*What is needed*
Quote exactly and only this range of lines in the data below: the line that holds "Write part 3" to the line that holds "bpy.context.scene.collection.objects.link(empty)", both included.

*Data for processing*
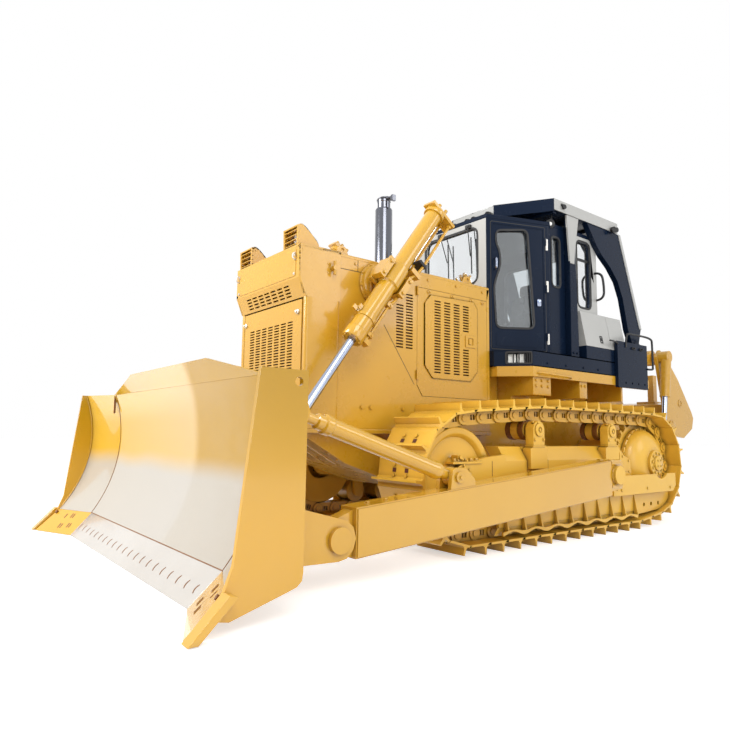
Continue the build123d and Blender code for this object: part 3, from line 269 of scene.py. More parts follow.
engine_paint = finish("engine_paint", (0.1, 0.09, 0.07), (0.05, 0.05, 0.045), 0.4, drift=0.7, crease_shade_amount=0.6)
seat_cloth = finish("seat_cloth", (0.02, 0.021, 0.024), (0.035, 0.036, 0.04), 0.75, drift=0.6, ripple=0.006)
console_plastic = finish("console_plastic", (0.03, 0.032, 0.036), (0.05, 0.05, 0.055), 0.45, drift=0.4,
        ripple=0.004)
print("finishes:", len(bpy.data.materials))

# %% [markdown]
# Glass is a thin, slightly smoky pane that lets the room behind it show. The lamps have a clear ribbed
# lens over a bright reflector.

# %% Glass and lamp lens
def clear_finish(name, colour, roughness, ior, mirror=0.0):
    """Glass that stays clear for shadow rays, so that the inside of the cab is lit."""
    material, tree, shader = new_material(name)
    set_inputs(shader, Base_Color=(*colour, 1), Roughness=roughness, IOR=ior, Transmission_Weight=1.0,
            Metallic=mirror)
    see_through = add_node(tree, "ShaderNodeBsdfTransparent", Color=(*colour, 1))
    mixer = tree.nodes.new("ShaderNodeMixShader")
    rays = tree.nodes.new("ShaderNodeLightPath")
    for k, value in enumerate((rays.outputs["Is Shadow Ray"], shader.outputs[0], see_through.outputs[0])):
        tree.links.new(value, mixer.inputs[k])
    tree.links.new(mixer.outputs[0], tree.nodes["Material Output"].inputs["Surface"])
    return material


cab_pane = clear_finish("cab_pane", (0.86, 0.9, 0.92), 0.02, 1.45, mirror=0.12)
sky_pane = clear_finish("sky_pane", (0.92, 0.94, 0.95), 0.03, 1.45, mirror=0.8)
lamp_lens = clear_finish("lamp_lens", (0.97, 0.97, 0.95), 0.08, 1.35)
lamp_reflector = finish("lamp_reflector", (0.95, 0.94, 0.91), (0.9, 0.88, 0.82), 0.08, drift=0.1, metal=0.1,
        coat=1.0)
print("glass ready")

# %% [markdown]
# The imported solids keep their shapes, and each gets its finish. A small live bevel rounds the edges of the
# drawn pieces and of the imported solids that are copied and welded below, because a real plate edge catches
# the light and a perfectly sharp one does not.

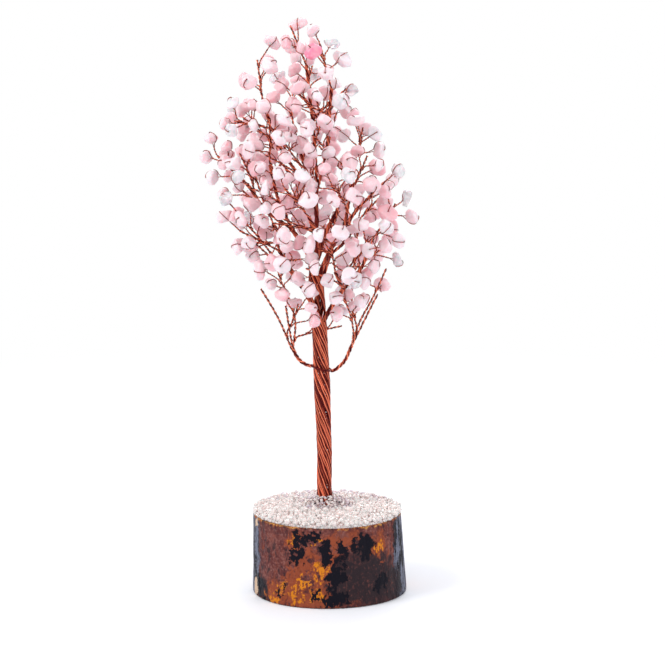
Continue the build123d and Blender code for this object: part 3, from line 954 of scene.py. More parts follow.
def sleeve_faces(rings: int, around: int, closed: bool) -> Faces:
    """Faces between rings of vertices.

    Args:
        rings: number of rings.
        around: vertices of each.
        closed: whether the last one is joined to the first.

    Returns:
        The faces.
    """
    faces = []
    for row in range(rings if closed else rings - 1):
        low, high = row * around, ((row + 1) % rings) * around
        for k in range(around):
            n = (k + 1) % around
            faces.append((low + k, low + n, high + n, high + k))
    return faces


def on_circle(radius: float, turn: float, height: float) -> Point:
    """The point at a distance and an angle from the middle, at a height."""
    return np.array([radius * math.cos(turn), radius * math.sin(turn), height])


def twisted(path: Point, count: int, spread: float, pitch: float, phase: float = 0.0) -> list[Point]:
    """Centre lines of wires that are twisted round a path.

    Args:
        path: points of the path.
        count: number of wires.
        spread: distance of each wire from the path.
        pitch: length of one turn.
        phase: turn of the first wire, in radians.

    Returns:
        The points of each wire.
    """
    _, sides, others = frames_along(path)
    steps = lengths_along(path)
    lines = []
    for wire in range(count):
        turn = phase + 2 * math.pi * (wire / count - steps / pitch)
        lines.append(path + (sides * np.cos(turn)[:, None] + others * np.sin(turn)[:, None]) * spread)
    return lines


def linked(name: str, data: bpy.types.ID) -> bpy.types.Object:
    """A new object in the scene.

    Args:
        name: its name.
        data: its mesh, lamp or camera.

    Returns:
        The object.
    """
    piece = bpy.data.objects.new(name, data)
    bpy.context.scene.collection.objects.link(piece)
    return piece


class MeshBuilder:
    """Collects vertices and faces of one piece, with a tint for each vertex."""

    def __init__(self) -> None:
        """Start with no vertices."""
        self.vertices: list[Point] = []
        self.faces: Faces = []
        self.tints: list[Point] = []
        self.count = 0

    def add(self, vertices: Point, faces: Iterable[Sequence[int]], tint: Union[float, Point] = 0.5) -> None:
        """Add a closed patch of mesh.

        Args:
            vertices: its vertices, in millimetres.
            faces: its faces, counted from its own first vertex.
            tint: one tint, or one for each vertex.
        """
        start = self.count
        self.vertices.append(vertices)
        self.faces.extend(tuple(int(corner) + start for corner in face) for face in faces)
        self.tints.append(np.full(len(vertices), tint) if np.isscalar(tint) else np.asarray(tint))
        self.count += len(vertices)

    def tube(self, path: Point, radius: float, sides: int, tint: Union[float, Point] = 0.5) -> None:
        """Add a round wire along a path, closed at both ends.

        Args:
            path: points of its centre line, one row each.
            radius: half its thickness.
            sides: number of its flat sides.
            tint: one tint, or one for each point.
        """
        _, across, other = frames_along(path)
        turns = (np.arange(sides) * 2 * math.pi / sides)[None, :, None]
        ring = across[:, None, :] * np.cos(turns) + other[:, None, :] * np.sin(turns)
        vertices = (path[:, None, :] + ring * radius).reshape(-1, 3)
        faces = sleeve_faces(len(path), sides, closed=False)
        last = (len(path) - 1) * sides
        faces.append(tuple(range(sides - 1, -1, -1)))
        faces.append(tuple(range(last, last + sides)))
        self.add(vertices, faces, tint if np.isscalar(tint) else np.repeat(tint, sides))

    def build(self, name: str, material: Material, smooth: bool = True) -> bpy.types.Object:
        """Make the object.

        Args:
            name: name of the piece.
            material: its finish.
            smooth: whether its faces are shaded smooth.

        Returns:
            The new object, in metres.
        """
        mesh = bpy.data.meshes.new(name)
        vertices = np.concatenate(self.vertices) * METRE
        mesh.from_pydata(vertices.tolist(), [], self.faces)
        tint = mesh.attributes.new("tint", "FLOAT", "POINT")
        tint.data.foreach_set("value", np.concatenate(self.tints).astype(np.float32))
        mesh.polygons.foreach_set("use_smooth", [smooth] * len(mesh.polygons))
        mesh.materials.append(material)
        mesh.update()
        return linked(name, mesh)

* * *

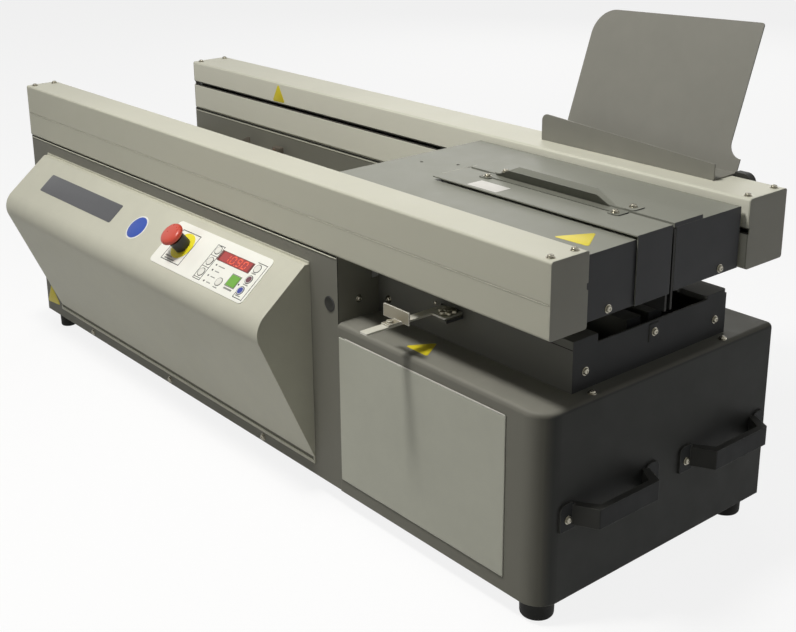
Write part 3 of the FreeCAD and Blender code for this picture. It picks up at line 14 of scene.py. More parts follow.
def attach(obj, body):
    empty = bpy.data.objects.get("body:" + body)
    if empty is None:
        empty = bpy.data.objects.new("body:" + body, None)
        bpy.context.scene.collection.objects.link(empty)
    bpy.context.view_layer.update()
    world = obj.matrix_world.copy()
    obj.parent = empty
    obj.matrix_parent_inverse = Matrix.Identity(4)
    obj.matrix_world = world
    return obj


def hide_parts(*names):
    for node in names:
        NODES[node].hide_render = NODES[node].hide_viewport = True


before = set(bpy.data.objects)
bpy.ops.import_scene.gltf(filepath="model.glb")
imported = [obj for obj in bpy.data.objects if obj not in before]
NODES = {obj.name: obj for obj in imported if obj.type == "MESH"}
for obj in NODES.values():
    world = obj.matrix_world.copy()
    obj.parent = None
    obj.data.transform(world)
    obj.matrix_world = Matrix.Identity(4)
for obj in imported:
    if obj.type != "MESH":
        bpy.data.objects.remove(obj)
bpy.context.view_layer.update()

*Result below*
Write part 3 of the FreeCAD and Blender code for this picture. It picks up at line 14 of scene.py. More parts follow.
def attach(obj, body):
    empty = bpy.data.objects.get("body:" + body)
    if empty is None:
        empty = bpy.data.objects.new("body:" + body, None)
        bpy.context.scene.collection.objects.link(empty)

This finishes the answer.